There is a great sense of musicality to these speakers. Treble is extended, with great clarity and air. I literally rediscovered some recordings that I thought I knew. Cymbals, snares and all sorts of other percussion sound snappy and precise. The T35C002 is the première driver on the A26, and it shows.
The bass response of the woofer is as good as my Klipsch Sub 8 was, and sits in well with the rest of the music. It is tight, deep and much more well-behaved and rounded than the Sub 8. Playing guitar virtuoso Steve Vai’s bellowing Warm Regards shows off the deep, round bass that this woofer is capable of.
The soundstage is much wider than the speakers are apart physically.
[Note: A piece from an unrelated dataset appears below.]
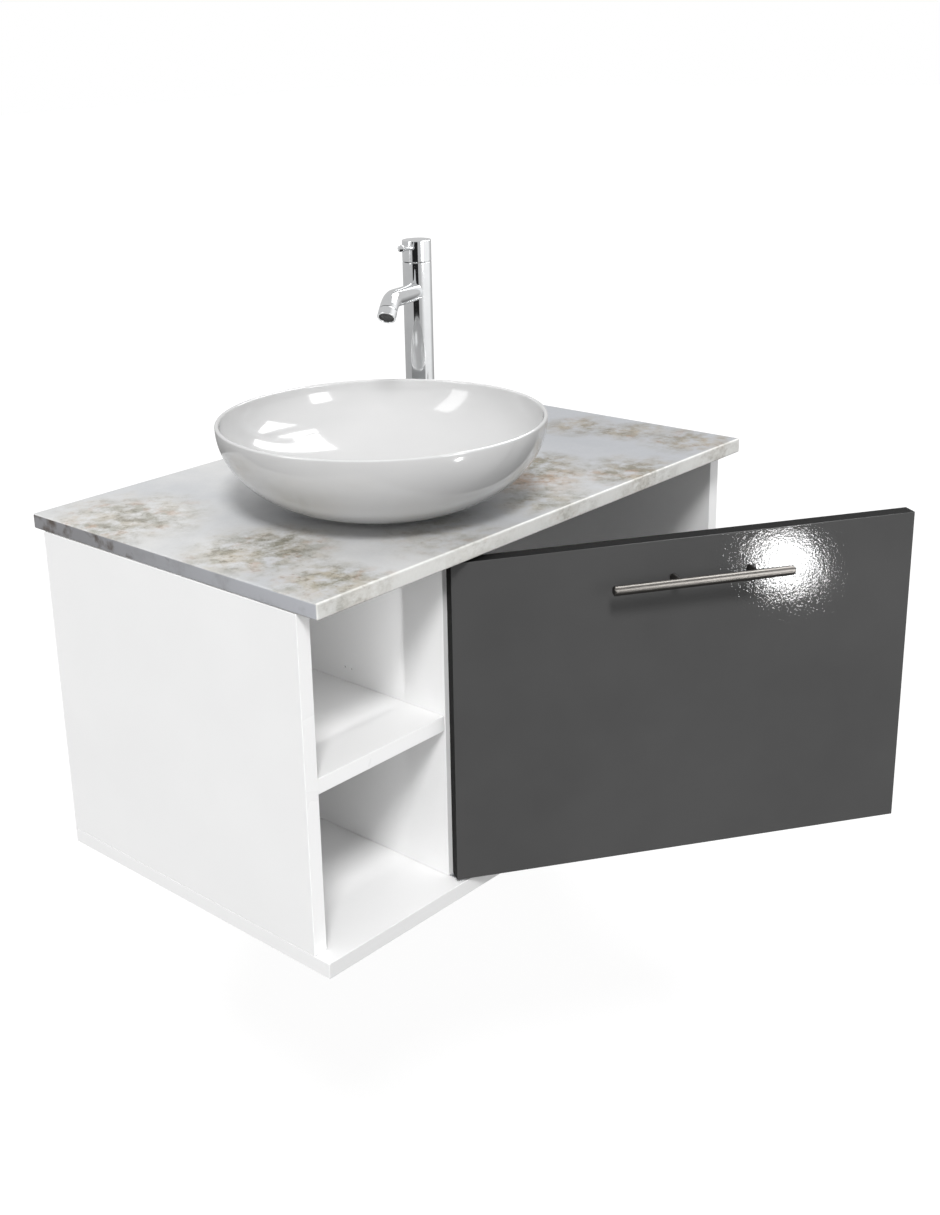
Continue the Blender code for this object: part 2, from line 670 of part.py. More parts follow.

This really shows in a good drum stereo mix, such as the opening to the 30-minute Stranger In Your Soul epic by progressive rock supergroup Transatlantic. The height is fairly level, as expected of monitors.
These speakers have a sweet spot for blues, country and jazz. Candy Dulfer’s saxophone sounds sweet and soothing. Eric Clapton’s “Chronicles”, B.B. King’s “Deuces Wild” and Willie Nelson’s “Milk Cow Blues” sound full and captivating. That is another characteristic of these speakers: a complete lack of listening fatigue.
The A26’s do need high quality recordings. The “Three Tenors in Concert” recording, capturing Carreras, Domingo and Pavarotti iconic open air opera performance in Rome, sounds distant and thin, as if it was captured by a mobile phone in the audience. This is not the fault of the A26’s, but a unforgivingly precise reproduction of a mediocre recording.
This speaker project turned out as a great success. The A26’s sure are the best speakers that I have ever owned. Compared to my dad’s SAMPAN’s, they sound tighter and more accurate, though not as majestic. These are high-end monitors, musical and spacious, hi-fi every way you look at it.
As definitive proof, even my wife admits to enjoy their musicality. And who would have thought: she even likes their looks without a grille. I dare say that I will never buy speakers again. DIY is here to stay!